**GIVEN TASK:**
In the records below, work out how many lines hold the word "shown". Report the number alone.

**RECORDS FOR THIS EXERCISE:**
Begin

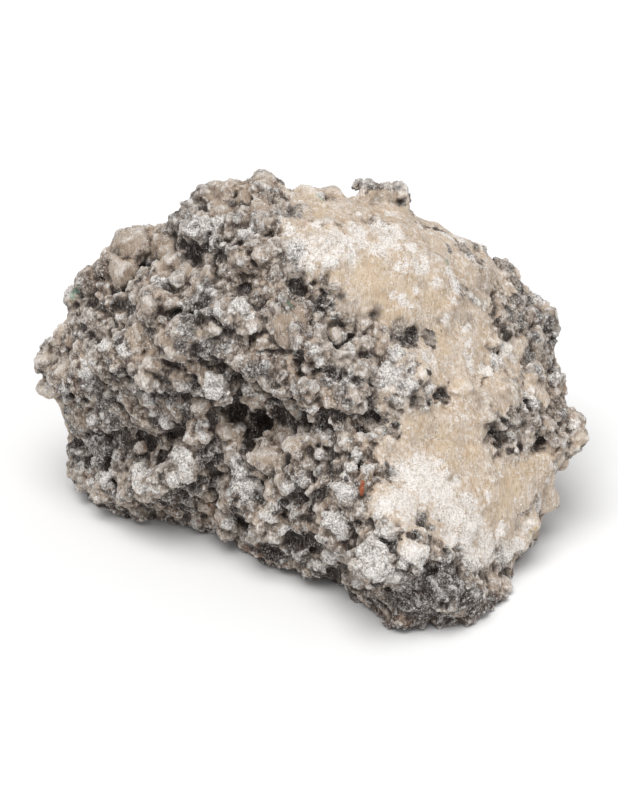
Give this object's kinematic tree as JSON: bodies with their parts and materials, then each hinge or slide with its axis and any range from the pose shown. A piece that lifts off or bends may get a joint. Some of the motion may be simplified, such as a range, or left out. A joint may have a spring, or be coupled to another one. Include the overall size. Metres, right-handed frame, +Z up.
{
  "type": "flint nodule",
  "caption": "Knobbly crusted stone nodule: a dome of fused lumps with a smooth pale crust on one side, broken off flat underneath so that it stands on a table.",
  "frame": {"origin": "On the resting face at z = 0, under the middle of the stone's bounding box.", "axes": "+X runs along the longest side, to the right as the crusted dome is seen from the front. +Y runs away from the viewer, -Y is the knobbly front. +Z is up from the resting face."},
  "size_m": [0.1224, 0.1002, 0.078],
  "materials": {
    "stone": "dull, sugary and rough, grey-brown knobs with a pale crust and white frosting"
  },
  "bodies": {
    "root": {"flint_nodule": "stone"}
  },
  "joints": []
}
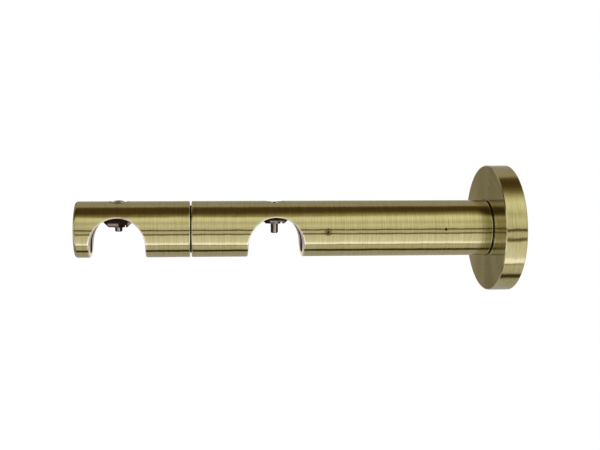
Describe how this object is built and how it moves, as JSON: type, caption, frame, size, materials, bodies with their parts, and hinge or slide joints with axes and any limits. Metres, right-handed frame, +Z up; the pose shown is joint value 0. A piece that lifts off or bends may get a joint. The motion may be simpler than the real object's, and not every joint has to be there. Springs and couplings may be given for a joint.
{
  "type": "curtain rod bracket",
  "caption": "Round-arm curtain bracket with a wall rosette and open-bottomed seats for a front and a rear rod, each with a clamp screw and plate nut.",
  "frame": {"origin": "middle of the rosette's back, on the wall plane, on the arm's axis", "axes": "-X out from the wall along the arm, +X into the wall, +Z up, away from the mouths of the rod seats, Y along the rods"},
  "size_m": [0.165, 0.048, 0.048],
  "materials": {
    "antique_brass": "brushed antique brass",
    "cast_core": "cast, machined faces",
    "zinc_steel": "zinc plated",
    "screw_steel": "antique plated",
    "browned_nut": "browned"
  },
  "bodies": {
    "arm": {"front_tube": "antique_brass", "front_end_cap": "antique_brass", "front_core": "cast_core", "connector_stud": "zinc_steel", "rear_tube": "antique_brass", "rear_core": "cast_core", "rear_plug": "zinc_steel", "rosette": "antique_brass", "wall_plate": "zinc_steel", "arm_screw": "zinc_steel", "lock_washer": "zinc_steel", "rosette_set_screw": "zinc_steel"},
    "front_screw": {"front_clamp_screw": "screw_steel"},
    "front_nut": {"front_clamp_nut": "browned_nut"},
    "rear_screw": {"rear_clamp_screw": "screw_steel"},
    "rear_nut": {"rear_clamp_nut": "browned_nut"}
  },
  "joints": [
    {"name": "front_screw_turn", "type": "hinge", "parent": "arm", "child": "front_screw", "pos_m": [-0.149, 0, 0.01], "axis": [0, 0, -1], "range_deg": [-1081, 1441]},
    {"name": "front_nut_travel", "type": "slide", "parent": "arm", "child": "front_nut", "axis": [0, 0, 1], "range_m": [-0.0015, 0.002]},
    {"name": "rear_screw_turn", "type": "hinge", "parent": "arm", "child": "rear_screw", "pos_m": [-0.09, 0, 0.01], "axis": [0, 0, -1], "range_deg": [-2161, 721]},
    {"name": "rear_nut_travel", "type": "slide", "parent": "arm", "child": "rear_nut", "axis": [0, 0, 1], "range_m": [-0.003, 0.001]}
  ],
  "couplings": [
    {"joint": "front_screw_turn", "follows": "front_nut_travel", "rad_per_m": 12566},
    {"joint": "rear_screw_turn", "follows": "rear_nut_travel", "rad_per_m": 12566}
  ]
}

End
Begin

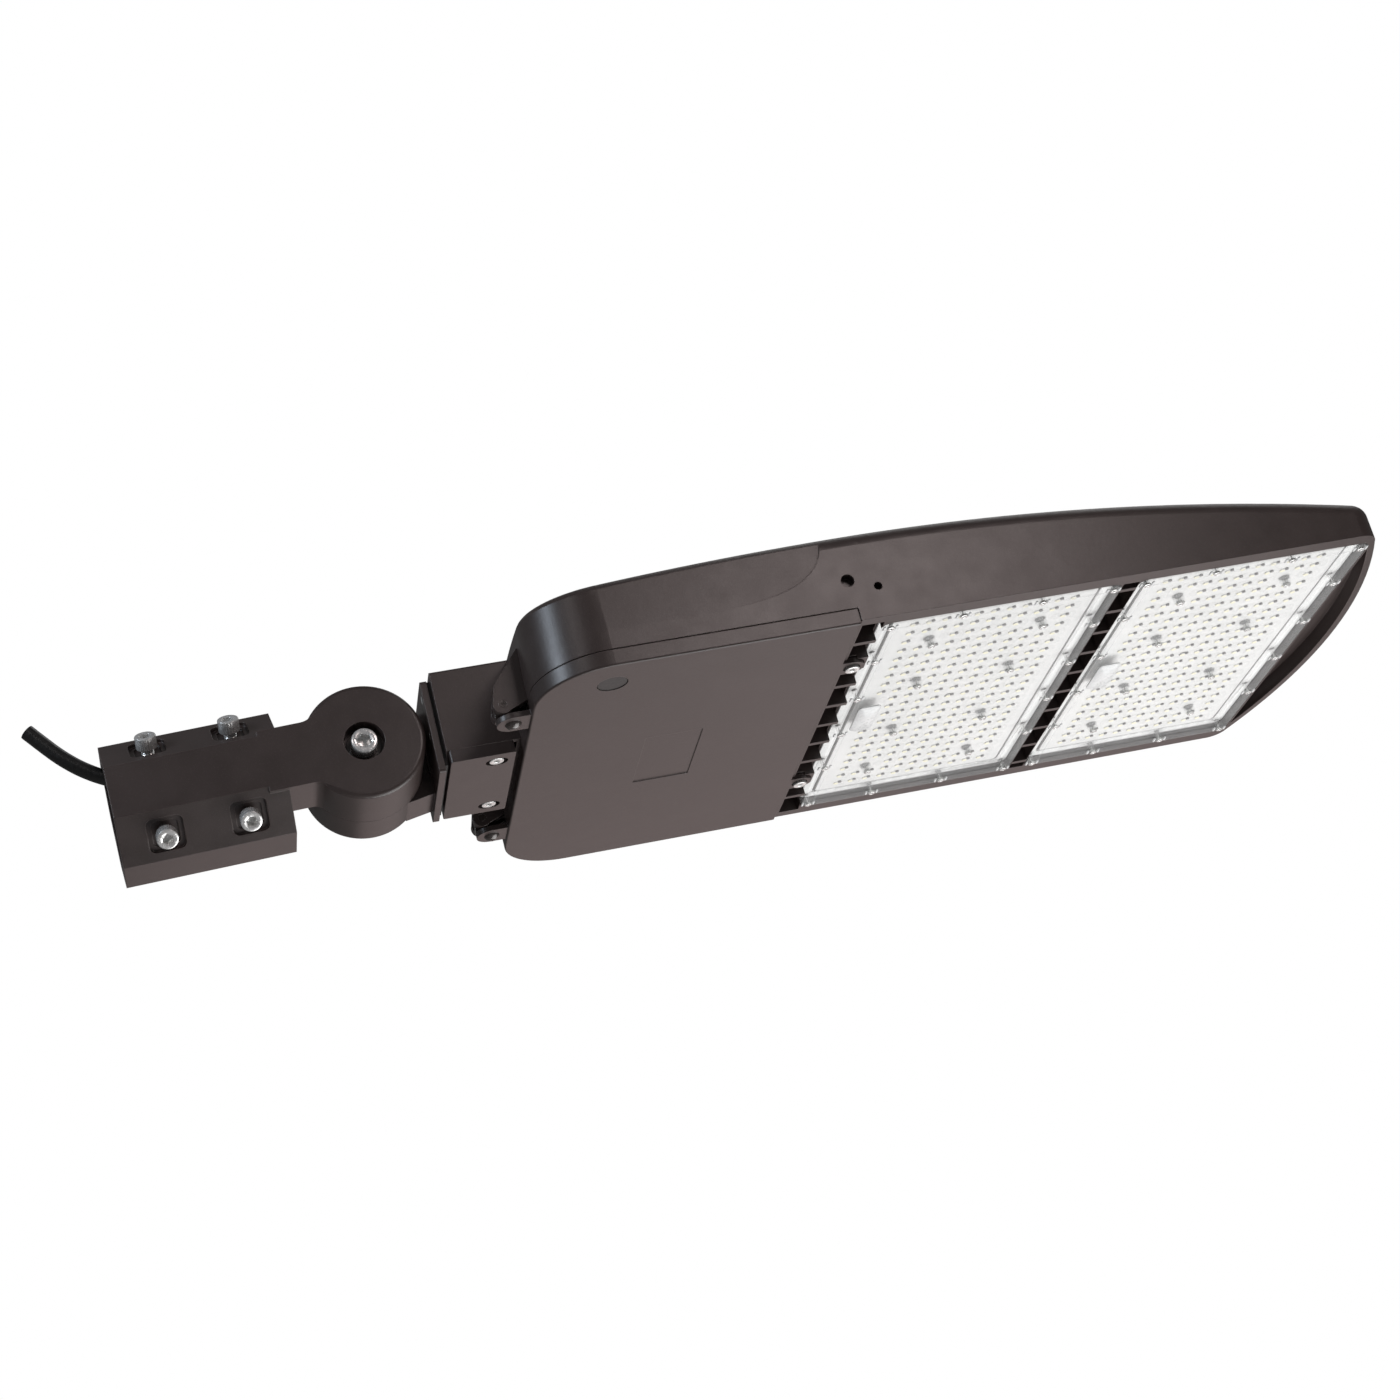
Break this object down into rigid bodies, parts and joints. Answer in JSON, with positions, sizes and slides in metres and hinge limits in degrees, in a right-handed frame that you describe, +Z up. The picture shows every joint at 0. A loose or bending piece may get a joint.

End

**WORKED SOLUTION:**
2